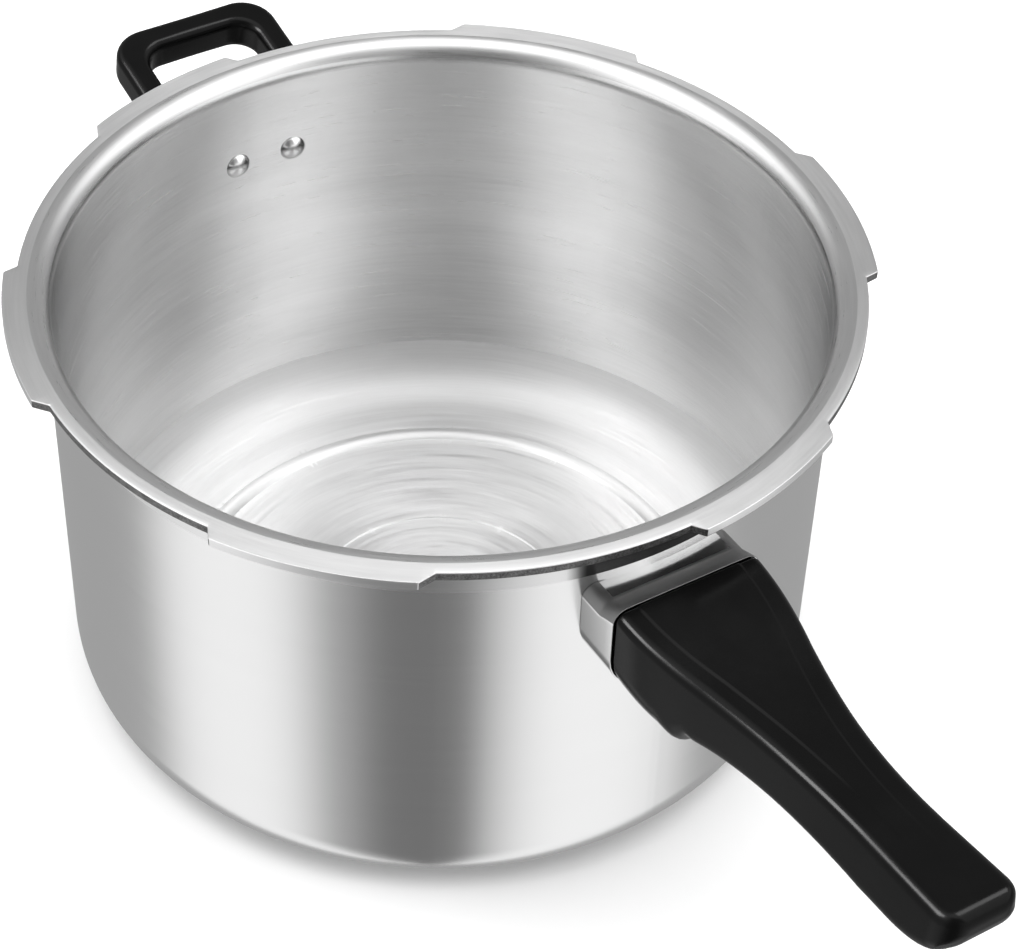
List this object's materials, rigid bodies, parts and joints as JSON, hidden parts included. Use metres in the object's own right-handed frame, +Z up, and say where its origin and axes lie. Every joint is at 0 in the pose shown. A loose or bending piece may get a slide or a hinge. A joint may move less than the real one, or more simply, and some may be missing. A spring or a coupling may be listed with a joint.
{
  "type": "stovetop pressure cooker",
  "caption": "Open stovetop pressure cooker pot in spun aluminium, with a bayonet lug rim, a long black side handle behind a chrome flame guard, and a looped helper handle.",
  "frame": {"origin": "centre of the pot's flat underside, on the pot's axis", "axes": "+Z up along the pot's axis, +X along the long handle, the helper handle points along -X"},
  "size_m": [0.4558, 0.2686, 0.151],
  "materials": {
    "spun_aluminium": "polished outside, satin turned inside",
    "chrome_guard": "polished chrome plate",
    "black_phenolic": "moulded, glossy",
    "rivet_aluminium": "polished domes",
    "zinc_steel": "zinc plated",
    "bracket_steel": "satin pressed sheet",
    "insert_brass": "turned"
  },
  "bodies": {
    "root": {"pot_body": "spun_aluminium", "handle_bracket": "bracket_steel", "handle_rivet_left": "rivet_aluminium", "handle_rivet_right": "rivet_aluminium", "handle_rivet_lower": "rivet_aluminium", "flame_guard": "chrome_guard", "handle_grip": "black_phenolic", "handle_screw": "zinc_steel", "handle_washer": "zinc_steel", "handle_nut": "zinc_steel", "helper_bracket": "bracket_steel", "helper_rivet_left": "rivet_aluminium", "helper_rivet_right": "rivet_aluminium", "helper_grip": "black_phenolic", "helper_screw_left": "zinc_steel", "helper_screw_right": "zinc_steel", "helper_washer_left": "zinc_steel", "helper_washer_right": "zinc_steel", "helper_insert_left": "insert_brass", "helper_insert_right": "insert_brass"}
  },
  "joints": []
}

- _Objective_
Locate each line containing the string "frame" and show it.

- _Answer to this task_
List this object's materials, rigid bodies, parts and joints as JSON, hidden parts included. Use metres in the object's own right-handed frame, +Z up, and say where its origin and axes lie. Every joint is at 0 in the pose shown. A loose or bending piece may get a slide or a hinge. A joint may move less than the real one, or more simply, and some may be missing. A spring or a coupling may be listed with a joint.
  "frame": {"origin": "centre of the pot's flat underside, on the pot's axis", "axes": "+Z up along the pot's axis, +X along the long handle, the helper handle points along -X"},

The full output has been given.